In article <087d01c48af5$e99a9860$a901000a_at_mat>,
 "Mathew Robertson" <mathew.robertson_at_[hidden]> wrote:

> good example - text fields in Mozilla work the same way as Win32 edit fields,
> and mostly the same way as edit fields on most Linux libraries.
> So do the Mozilla coders choose to implement different functionality for a
> different platform, or do they make the application interface consistant
> across all platforms? If the answer is OS consistancy (rather than
> application consistancy), then we are back to square one of ont having a
> truely cross-platform library.

I don't know why you believe that "truely" cross-platform implies a uniform user
experience on all platforms.

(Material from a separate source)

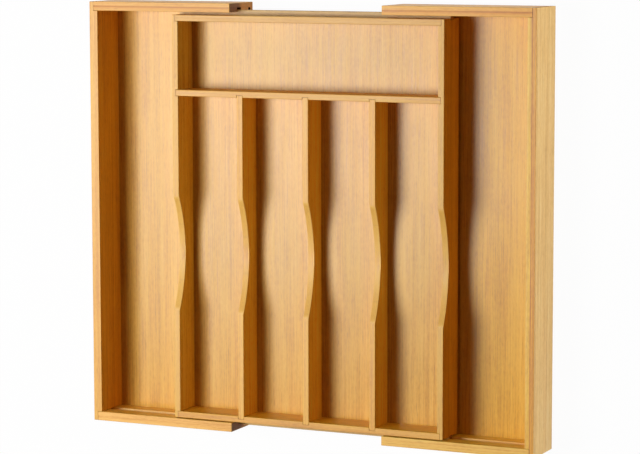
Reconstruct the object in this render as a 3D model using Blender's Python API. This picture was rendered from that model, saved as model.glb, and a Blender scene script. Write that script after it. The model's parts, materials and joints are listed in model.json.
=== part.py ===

Uniform user experience on all platforms tends to
mean wrong user experience on all but possibly one, and users (at least Mac
users, because they tends to have high expectations of their applications)
reject this.

Put simply, in professional Mac development, developer convenience is secondary
to user experience, and the market has shown time and again that Mac users are
willing to pay for products that respect them. If you are designing a
cross-platform framework, you have to understand this.

To answer your other question, I believe that a boost C++ GUI framework would
gain adoption on Mac OS X _if_ it is designed with users, not developers, in
mind -- which is precisely what I am trying to explain here.